Pick any primary school, and chances are it is led by a woman.
Of Singapore's 191 primary schools last year, three-quarters had women principals, going by the latest data from the Education Ministry.
Similarly, more than 80 per cent of the nearly 15,000 teachers in primary schools were women.
This is similar to other countries such as Britain and Australia, where the teaching profession is overwhelmingly dominated by women.
The disparity is most pronounced in primary schools, where working with younger children is often seen as a woman's job, as some research has shown. Overseas studies have also found that men are unsure about what kind of physical contact with children is appropriate.
The numbers are less skewed when it comes to teaching older students: Women made up about 60 per cent or more of teachers in secondary schools and junior colleges here, and some 50 per cent to 60 per cent of principals at those levels.
In response to queries, the MOE said it hires all educators and staff "based on their ability to do the job, regardless of gender, race or age". "This ensures the best candidates, regardless of background, are always recruited for the position."
Educators agreed, saying that passion and commitment are the key qualities that the profession needs.
Mr Sekaran Chinna Govanden, Opera Estate Primary's head of department for physical education and co-curricular activities, said: "It's the best man for the job."
Educators said that it is not surprising teaching tends to attract more women, but the imbalance does not bother them. Madam Rasidah Rahim, principal of Queenstown Secondary, said: "Teaching is very nurturing, which may come more naturally to women."
Mr Balamurugan Krishnasamy, principal of SIM International Academy, said: "Women are better inclined to provide the duty of care at the lower years, while males are better equipped to provide support for the adolescent years."
But he noted that male educators "provide a balance in the service as they can be positive role models for the male students and can provide the paternal stewardship necessary to balance the school culture".
Having a teaching workforce that is diverse - in gender, race and religion - adds value to the learning experience of students, educators said, adding that teaching is not work only for women.
GOOD BALANCE ENRICHES DISCUSSIONS
It's a very good balance because I believe that school is a place for students to first socialise - it's a microcosm of society; as far as possible, we want it to be as close to society... Having male teachers in my school enriches discussions with differing viewpoints.
MADAM RASIDAH RAHIM, principal of Queenstown Secondary, where half of the teachers are men.
Mr Lim Meng Wei, principal of Pei Chun Public School, said: "Male educators can provide more balance and share fathers' perspectives as children grow up."
Some 30 per cent to 40 per cent of teachers in his school are men.
"I focus on what I can bring to the education system, and leverage the strengths of my female colleagues," said Mr Lim.
Mr Razali Senin, vice-principal of Endeavour Primary School, who chose to start teaching in a primary school, said: "Some children open up more to females and others relate to males. Both genders add value to each other when put together for a common purpose.
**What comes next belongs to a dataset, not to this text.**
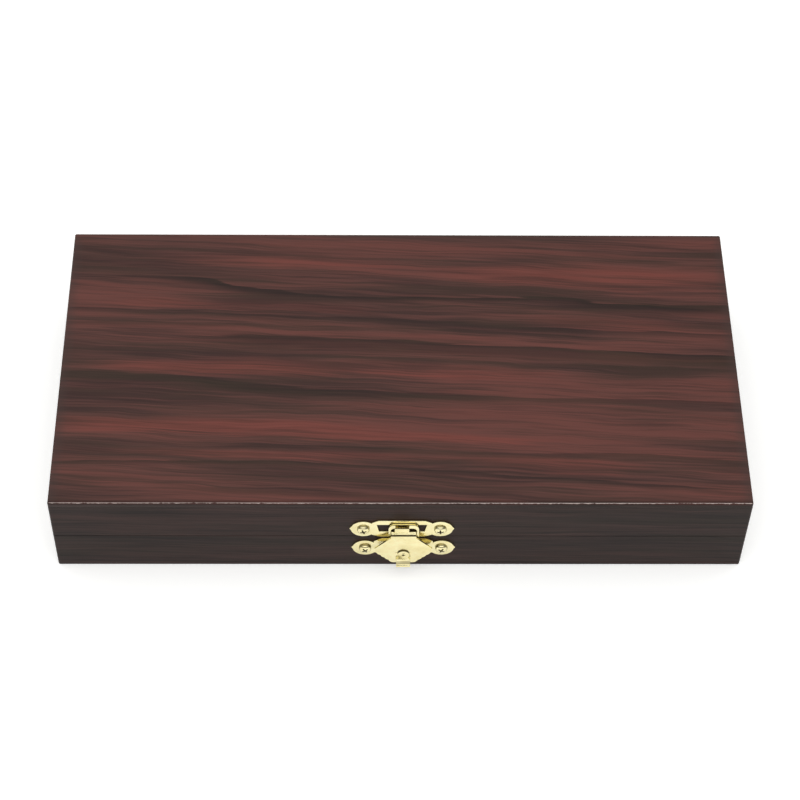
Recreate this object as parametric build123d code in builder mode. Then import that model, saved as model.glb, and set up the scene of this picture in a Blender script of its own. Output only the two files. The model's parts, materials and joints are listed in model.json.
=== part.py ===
"""Poker chip case: a foil-wrapped wooden box with a hinged lid and a brass toggle clasp.

Millimetres, +Z up. The origin is the middle of the wooden case's underside, the long side lies
along X and the clasp is on the front, at -Y. The case is shut and latched.
"""
import os
from math import asin, atan2, cos, hypot, radians, sin, sqrt

from build123d import *

# ---- case: outside sizes and boards ---------------------------------------------------------
case_length = 300.0
case_depth = 152.0
case_height = 47.3
wall = 6.0
panel = 3.0
edge_break = 0.5
parting_z = 22.8
rim_gap = 0.3

inner_length = case_length - 2 * wall
inner_depth = case_depth - 2 * wall
front = case_depth / 2
back = case_depth / 2
base_rim_z = parting_z - rim_gap / 2
lid_rim_z = parting_z + rim_gap / 2
lid_ceiling_z = case_height - panel

# ---- inside: chip racks, card tray and lining -----------------------------------------------
chip_diameter = 39.0
chip_thickness = 3.35
chips_in_a_row = 25
fit_gap = 0.4
insert_corner = 1.5
insert_top_z = base_rim_z - 0.45
channel_radius = chip_diameter / 2 + 0.8
channel_length = chips_in_a_row * chip_thickness + 0.25
channel_floor_z = panel + 1.0
channel_pitch = 44.0
rack_end_wall = 3.6
rack_width = channel_length + 2 * rack_end_wall
rack_depth = inner_depth - 2 * fit_gap
rack_x = inner_length / 2 - fit_gap - rack_width / 2

card_length = 88.9
card_width = 63.5
card_room = 2.5
tray_divider = 2.4
tray_width = inner_length - 2 * rack_width - 4 * fit_gap
well_length = card_length + card_room
well_depth = card_width + card_room
well_floor_z = panel + 1.4
well_corner = 2.5
finger_gap_radius = 12.0
lining_thickness = 0.8

# ---- hinges: out is measured from the back wall ---------------------------------------------
hinge_axis_z = 23.75
hinge_x = 90.0
hinge_length = 32.0
leaf_height = 10.0
leaf_thickness = 0.9
leaf_corner = 1.2
leaf_setback = 2.0
joggle = 0.25
knuckle_radius = 1.7
knuckle_gap = 0.25
lid_knuckle_length = 11.0
hinge_axis_out = knuckle_radius + joggle
hinge_pin_radius = 0.85
running_gap = 0.05
hinge_screw_spacing = 20.0
hinge_screw_shank = 1.0
hinge_screw_head = 1.8
hinge_screw_length = 4.6
hinge_recess_arm = 2.3
hinge_recess_width = 0.5
hinge_screw_turns = (12, 57, 33, 80)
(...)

"Primary school is the foundation stage, and a lot of what you can do at this level is helping kids get it right so they can navigate through secondary school and beyond."
Madam Rasidah said that half of her school's teachers are men. "It's a very good balance because I believe that school is a place for students to first socialise - it's a microcosm of society; as far as possible, we want it to be as close to society ."
She added: "Having male teachers in my school enriches discussions with differing viewpoints."
Parents said they are not bothered that most teachers are women.
Madam Jeanie Tan, 31, who is an administrative staff member, has a son who will be in Primary 3 next year. She said: "Most of his teachers are female, except for PE, which he enjoys because he's very active, just like his teacher... But whether male or female, as long as the teacher is committed and enjoys teaching, I don't mind."
Housewife Karen Chen, 35, who has a daughter in Primary 2 in a girls' school, and a son in Primary 1 next year, said: "I'm OK with male or female teachers, it doesn't really matter... It's also good for the teaching force to have some balance. After all, my daughter can't always be in an all-girls environment as she grows up."